Biographical / Historical
SHARE (Society to Help Avoid Redundant Effort) was formed in 1955, when users of International Business Machines (IBM) 701 computers in Los Angeles were anticipating the delivery of the IBM 704 computer. At this time, IBM relied on its computer customers to program the machines they purchased. "The only software that came with the hardware were copies of the user's manual, a crude assembler, a loader (non-linking), and a few utility routines" (Armer, 122). Both the manufacturer and the customers needed a library of mathematical programs, called subroutines, for the computers to perform their intended tasks. To produce them individually was prohibitively expensive; the cost of developing a system to use a machine, "and a set of routines to go with that system, was usually in excess of a year's rental for the equipment" (Armer, 124). SHARE's organizers felt that this could be accomplished most efficiently through cooperation among IBM users.
The primary purpose of SHARE, according to a 1968 SHARE conference program, was "to promote the free interchange of information for advancing the effectiveness of use of [IBM System/360 or IBM 7000-series computers]. A further aim is to reduce redundant effort among system users in the preparation of computer programs for general use." SHARE sought to standardize machine language and certain machine practices, eliminate redundant effort connected with computers, promote inter-installation communication, and develop effective communication between users and the manufacturer. By mid-1956, forty-seven "installations" or organizations with an IBM computer were SHARE members, and 300 machine-checked 704 programs were placed in an IBM ¬maintained library for member use (Bashe, 349). SHARE members later wrote and evaluated programs for the IBM System/360 machines, a product line announced in 1964.
SHARE groups called "projects" organized, evaluated, and transmitted the information; all participation was on a voluntary basis. SHARE held two general meetings a year, at which all active projects held one or more meetings. The expansion from a focus on program creation to evaluation represented a more mature phase for the organization.

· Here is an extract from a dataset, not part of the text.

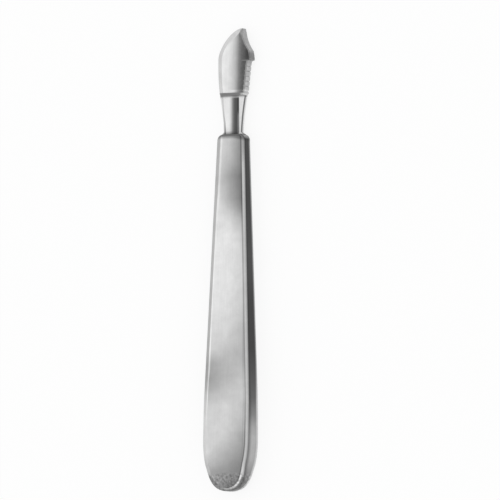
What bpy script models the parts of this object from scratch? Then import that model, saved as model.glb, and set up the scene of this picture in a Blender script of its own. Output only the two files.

The Numerical Analysis Project was one of those groups. During the SHARE general meeting in March 1964, members participating in the Numerical Analysis Project of the SHARE applications division decided to organize and carry out an extensive project to evaluate numerical-mathematical type SHARE programs, which had to be highly accurate in order not to waste expensive computer time. Programs were selected from the SHARE-3000 series, the SSP (Scientific Subroutine Package), and the CPL (Contributed Program Library). The¬ co-chairmen of the evaluation committee assigned review tasks to participating members, who could accept or refuse assignments. Their review time was to be three to four months, and authors mailed their reviews to the co-chair. The chair of the Numerical Analysis Project's Program Evaluation Committee from 1965 to 1968 was Hirondo Kuki at the University of Chicago's Computing Center. After he resigned the chairmanship in 1968, Robert E. Funderlic and Joseph S. Crowell of the Union Carbide Corporation, Nuclear Division, became co-chairs; Funderlic resigned from his position later that year.
Each program was reviewed twice. Programs were evaluated extensively for reliability and accuracy, as well as timing, size, features, design, and documentation provided by the program's author. Reviewers submitted written reviews with documentation of their testing and review process.
SHARE was the first computer user group in the United States, and became a model for a number of other user groups, including GUIDE (formed in 1956) and USE (formed in 1955). Before groups like SHARE, most programmers did very little sharing of programs of general applicability. The idiosyncratic manner of machines accounted for this in part. Inoperability was a factor as well; a program written for one machine would require tedious re-coding to operate on another (Bashe, 348).
Although computer technology has changed considerably since its inception, SHARE still exists (www.share.org), and has offices in downtown Chicago. It has a full-time staff and more than 2,000 member companies that include international corporations, representative government agencies and educational institutions.
Armer, Paul. "SHARE--A Eulogy to Cooperative Effort." Annals in the History of Computing 2, no. 2 (April 1980): 122-129.
Charles Babbage Institute. "SHARE Marks 40th Anniversary." Charles Babbage Institute Newsletter 17, no. 3.
Bashe, Charles J., Lyle R. Johnson, John H. Palmer, and Emerson W. Pugh. IBM's Early Computers. (MIT Press Series in the History of Computing.) Cambridge, Mass.: The MIT Press, 1986.